==== Data section
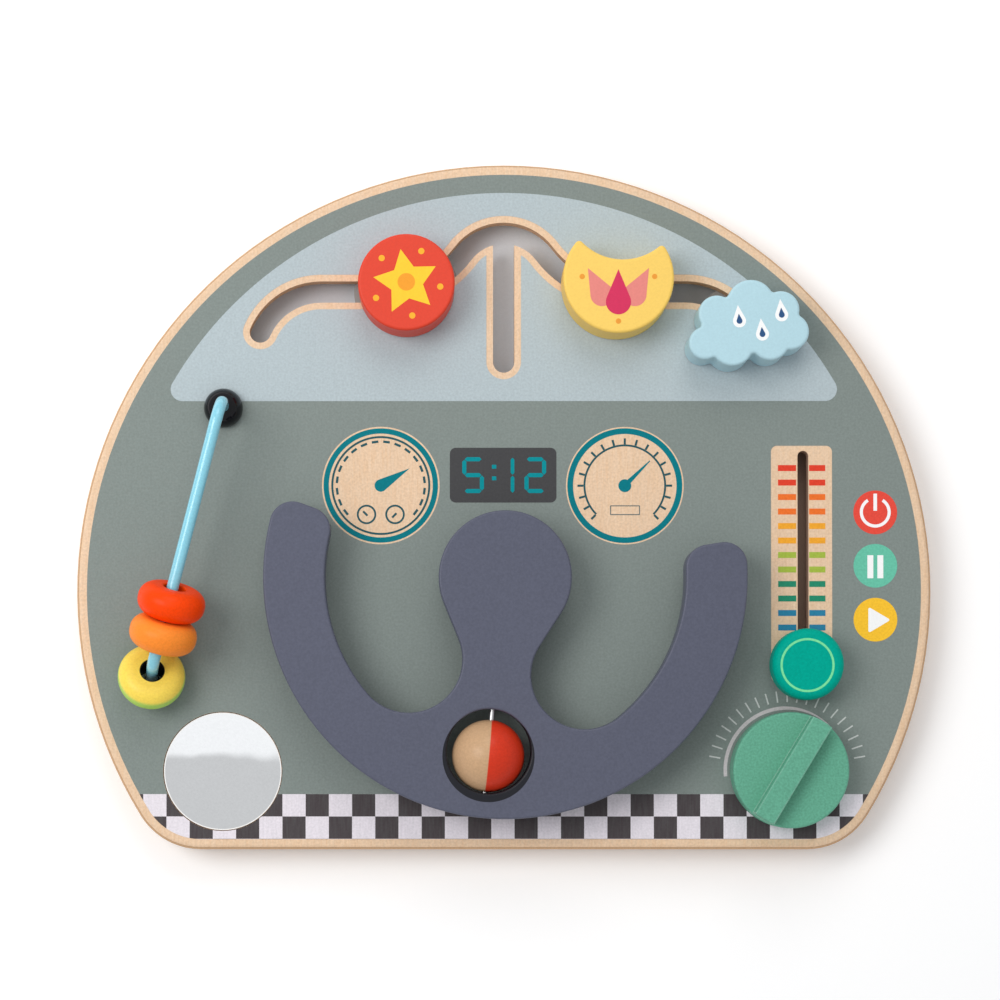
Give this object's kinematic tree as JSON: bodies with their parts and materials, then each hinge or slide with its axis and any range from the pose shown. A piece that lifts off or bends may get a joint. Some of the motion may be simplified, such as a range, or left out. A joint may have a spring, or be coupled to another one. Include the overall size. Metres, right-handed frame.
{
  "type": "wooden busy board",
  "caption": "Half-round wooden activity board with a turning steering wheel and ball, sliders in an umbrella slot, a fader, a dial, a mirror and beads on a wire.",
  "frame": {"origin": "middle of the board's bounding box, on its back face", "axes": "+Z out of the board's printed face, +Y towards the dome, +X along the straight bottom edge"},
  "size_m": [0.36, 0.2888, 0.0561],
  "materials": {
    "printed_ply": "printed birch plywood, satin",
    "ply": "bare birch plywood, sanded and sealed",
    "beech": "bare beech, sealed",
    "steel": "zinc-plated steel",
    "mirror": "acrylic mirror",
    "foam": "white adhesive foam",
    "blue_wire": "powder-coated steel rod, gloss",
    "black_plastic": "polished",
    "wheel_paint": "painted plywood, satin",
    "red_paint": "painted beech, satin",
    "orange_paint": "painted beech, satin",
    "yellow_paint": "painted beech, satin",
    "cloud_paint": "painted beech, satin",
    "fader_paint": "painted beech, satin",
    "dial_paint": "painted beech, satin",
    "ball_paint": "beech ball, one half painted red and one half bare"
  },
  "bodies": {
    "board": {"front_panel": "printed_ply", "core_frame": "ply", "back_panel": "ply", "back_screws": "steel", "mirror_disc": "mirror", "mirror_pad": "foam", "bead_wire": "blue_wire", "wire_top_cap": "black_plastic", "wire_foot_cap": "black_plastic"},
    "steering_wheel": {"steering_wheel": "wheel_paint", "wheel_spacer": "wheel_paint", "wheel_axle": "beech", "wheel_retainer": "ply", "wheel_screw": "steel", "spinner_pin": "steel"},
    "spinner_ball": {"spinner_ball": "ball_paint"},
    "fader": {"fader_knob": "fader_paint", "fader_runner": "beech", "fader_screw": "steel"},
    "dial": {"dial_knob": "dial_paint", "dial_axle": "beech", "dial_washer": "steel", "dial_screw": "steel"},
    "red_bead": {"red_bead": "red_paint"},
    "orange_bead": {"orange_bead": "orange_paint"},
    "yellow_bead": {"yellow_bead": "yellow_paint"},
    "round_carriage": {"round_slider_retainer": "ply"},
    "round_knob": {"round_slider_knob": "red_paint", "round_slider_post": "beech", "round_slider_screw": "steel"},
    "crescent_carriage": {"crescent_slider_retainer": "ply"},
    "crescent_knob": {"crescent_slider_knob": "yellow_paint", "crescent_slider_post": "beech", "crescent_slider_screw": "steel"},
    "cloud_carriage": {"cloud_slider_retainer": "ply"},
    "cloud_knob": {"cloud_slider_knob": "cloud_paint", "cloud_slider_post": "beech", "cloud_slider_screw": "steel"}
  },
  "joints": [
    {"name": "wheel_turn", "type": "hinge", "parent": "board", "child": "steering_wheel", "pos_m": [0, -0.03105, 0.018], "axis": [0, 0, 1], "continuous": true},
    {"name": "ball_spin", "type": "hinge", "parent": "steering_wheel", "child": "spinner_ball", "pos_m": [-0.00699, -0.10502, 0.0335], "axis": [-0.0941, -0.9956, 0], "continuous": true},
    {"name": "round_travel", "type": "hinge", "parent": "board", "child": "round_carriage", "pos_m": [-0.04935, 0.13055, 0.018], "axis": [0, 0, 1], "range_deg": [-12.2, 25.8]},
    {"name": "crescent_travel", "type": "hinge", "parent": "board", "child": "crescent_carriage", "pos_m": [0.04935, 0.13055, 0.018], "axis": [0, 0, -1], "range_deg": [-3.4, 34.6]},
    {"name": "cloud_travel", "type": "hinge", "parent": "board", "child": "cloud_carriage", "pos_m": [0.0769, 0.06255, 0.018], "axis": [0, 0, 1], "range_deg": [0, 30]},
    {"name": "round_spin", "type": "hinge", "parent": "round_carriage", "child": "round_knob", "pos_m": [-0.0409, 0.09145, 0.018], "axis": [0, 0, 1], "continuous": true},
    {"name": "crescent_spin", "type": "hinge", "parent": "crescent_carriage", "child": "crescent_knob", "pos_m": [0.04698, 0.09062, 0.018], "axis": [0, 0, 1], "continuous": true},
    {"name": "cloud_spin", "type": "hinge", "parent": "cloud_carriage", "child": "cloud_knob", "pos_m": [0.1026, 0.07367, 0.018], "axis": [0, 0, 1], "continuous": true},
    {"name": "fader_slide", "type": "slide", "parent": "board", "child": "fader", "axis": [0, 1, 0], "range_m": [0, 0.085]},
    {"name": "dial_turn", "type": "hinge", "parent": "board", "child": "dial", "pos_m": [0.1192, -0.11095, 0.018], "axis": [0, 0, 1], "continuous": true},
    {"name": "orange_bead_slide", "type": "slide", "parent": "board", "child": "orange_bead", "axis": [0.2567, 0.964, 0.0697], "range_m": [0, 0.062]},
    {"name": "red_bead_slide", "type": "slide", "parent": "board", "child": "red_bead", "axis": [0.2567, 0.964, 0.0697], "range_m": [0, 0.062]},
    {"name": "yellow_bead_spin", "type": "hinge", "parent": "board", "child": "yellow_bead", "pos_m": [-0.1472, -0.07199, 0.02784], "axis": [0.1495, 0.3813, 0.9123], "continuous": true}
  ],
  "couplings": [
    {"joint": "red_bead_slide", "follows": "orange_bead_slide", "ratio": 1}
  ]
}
========
What you should do
Repeat the material in full, exactly as it stands.

Task solution
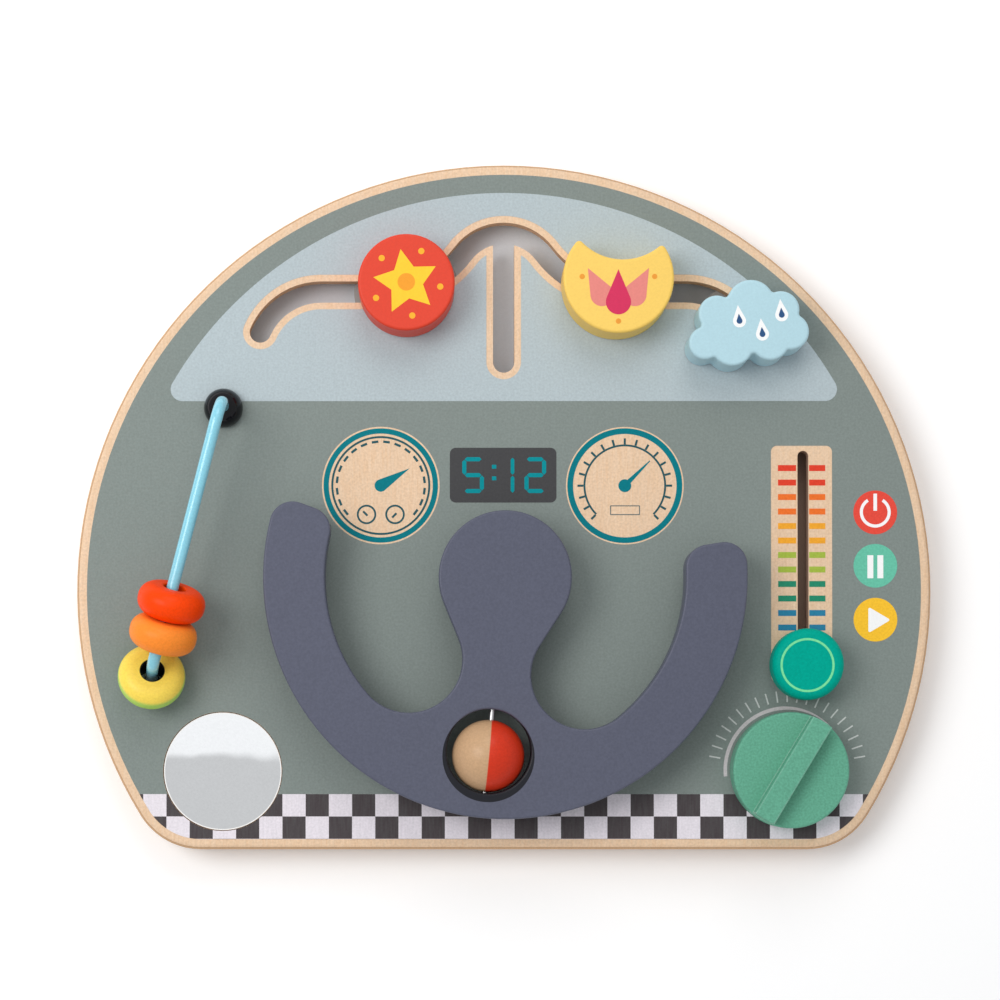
Give this object's kinematic tree as JSON: bodies with their parts and materials, then each hinge or slide with its axis and any range from the pose shown. A piece that lifts off or bends may get a joint. Some of the motion may be simplified, such as a range, or left out. A joint may have a spring, or be coupled to another one. Include the overall size. Metres, right-handed frame.
{
  "type": "wooden busy board",
  "caption": "Half-round wooden activity board with a turning steering wheel and ball, sliders in an umbrella slot, a fader, a dial, a mirror and beads on a wire.",
  "frame": {"origin": "middle of the board's bounding box, on its back face", "axes": "+Z out of the board's printed face, +Y towards the dome, +X along the straight bottom edge"},
  "size_m": [0.36, 0.2888, 0.0561],
  "materials": {
    "printed_ply": "printed birch plywood, satin",
    "ply": "bare birch plywood, sanded and sealed",
    "beech": "bare beech, sealed",
    "steel": "zinc-plated steel",
    "mirror": "acrylic mirror",
    "foam": "white adhesive foam",
    "blue_wire": "powder-coated steel rod, gloss",
    "black_plastic": "polished",
    "wheel_paint": "painted plywood, satin",
    "red_paint": "painted beech, satin",
    "orange_paint": "painted beech, satin",
    "yellow_paint": "painted beech, satin",
    "cloud_paint": "painted beech, satin",
    "fader_paint": "painted beech, satin",
    "dial_paint": "painted beech, satin",
    "ball_paint": "beech ball, one half painted red and one half bare"
  },
  "bodies": {
    "board": {"front_panel": "printed_ply", "core_frame": "ply", "back_panel": "ply", "back_screws": "steel", "mirror_disc": "mirror", "mirror_pad": "foam", "bead_wire": "blue_wire", "wire_top_cap": "black_plastic", "wire_foot_cap": "black_plastic"},
    "steering_wheel": {"steering_wheel": "wheel_paint", "wheel_spacer": "wheel_paint", "wheel_axle": "beech", "wheel_retainer": "ply", "wheel_screw": "steel", "spinner_pin": "steel"},
    "spinner_ball": {"spinner_ball": "ball_paint"},
    "fader": {"fader_knob": "fader_paint", "fader_runner": "beech", "fader_screw": "steel"},
    "dial": {"dial_knob": "dial_paint", "dial_axle": "beech", "dial_washer": "steel", "dial_screw": "steel"},
    "red_bead": {"red_bead": "red_paint"},
    "orange_bead": {"orange_bead": "orange_paint"},
    "yellow_bead": {"yellow_bead": "yellow_paint"},
    "round_carriage": {"round_slider_retainer": "ply"},
    "round_knob": {"round_slider_knob": "red_paint", "round_slider_post": "beech", "round_slider_screw": "steel"},
    "crescent_carriage": {"crescent_slider_retainer": "ply"},
    "crescent_knob": {"crescent_slider_knob": "yellow_paint", "crescent_slider_post": "beech", "crescent_slider_screw": "steel"},
    "cloud_carriage": {"cloud_slider_retainer": "ply"},
    "cloud_knob": {"cloud_slider_knob": "cloud_paint", "cloud_slider_post": "beech", "cloud_slider_screw": "steel"}
  },
  "joints": [
    {"name": "wheel_turn", "type": "hinge", "parent": "board", "child": "steering_wheel", "pos_m": [0, -0.03105, 0.018], "axis": [0, 0, 1], "continuous": true},
    {"name": "ball_spin", "type": "hinge", "parent": "steering_wheel", "child": "spinner_ball", "pos_m": [-0.00699, -0.10502, 0.0335], "axis": [-0.0941, -0.9956, 0], "continuous": true},
    {"name": "round_travel", "type": "hinge", "parent": "board", "child": "round_carriage", "pos_m": [-0.04935, 0.13055, 0.018], "axis": [0, 0, 1], "range_deg": [-12.2, 25.8]},
    {"name": "crescent_travel", "type": "hinge", "parent": "board", "child": "crescent_carriage", "pos_m": [0.04935, 0.13055, 0.018], "axis": [0, 0, -1], "range_deg": [-3.4, 34.6]},
    {"name": "cloud_travel", "type": "hinge", "parent": "board", "child": "cloud_carriage", "pos_m": [0.0769, 0.06255, 0.018], "axis": [0, 0, 1], "range_deg": [0, 30]},
    {"name": "round_spin", "type": "hinge", "parent": "round_carriage", "child": "round_knob", "pos_m": [-0.0409, 0.09145, 0.018], "axis": [0, 0, 1], "continuous": true},
    {"name": "crescent_spin", "type": "hinge", "parent": "crescent_carriage", "child": "crescent_knob", "pos_m": [0.04698, 0.09062, 0.018], "axis": [0, 0, 1], "continuous": true},
    {"name": "cloud_spin", "type": "hinge", "parent": "cloud_carriage", "child": "cloud_knob", "pos_m": [0.1026, 0.07367, 0.018], "axis": [0, 0, 1], "continuous": true},
    {"name": "fader_slide", "type": "slide", "parent": "board", "child": "fader", "axis": [0, 1, 0], "range_m": [0, 0.085]},
    {"name": "dial_turn", "type": "hinge", "parent": "board", "child": "dial", "pos_m": [0.1192, -0.11095, 0.018], "axis": [0, 0, 1], "continuous": true},
    {"name": "orange_bead_slide", "type": "slide", "parent": "board", "child": "orange_bead", "axis": [0.2567, 0.964, 0.0697], "range_m": [0, 0.062]},
    {"name": "red_bead_slide", "type": "slide", "parent": "board", "child": "red_bead", "axis": [0.2567, 0.964, 0.0697], "range_m": [0, 0.062]},
    {"name": "yellow_bead_spin", "type": "hinge", "parent": "board", "child": "yellow_bead", "pos_m": [-0.1472, -0.07199, 0.02784], "axis": [0.1495, 0.3813, 0.9123], "continuous": true}
  ],
  "couplings": [
    {"joint": "red_bead_slide", "follows": "orange_bead_slide", "ratio": 1}
  ]
}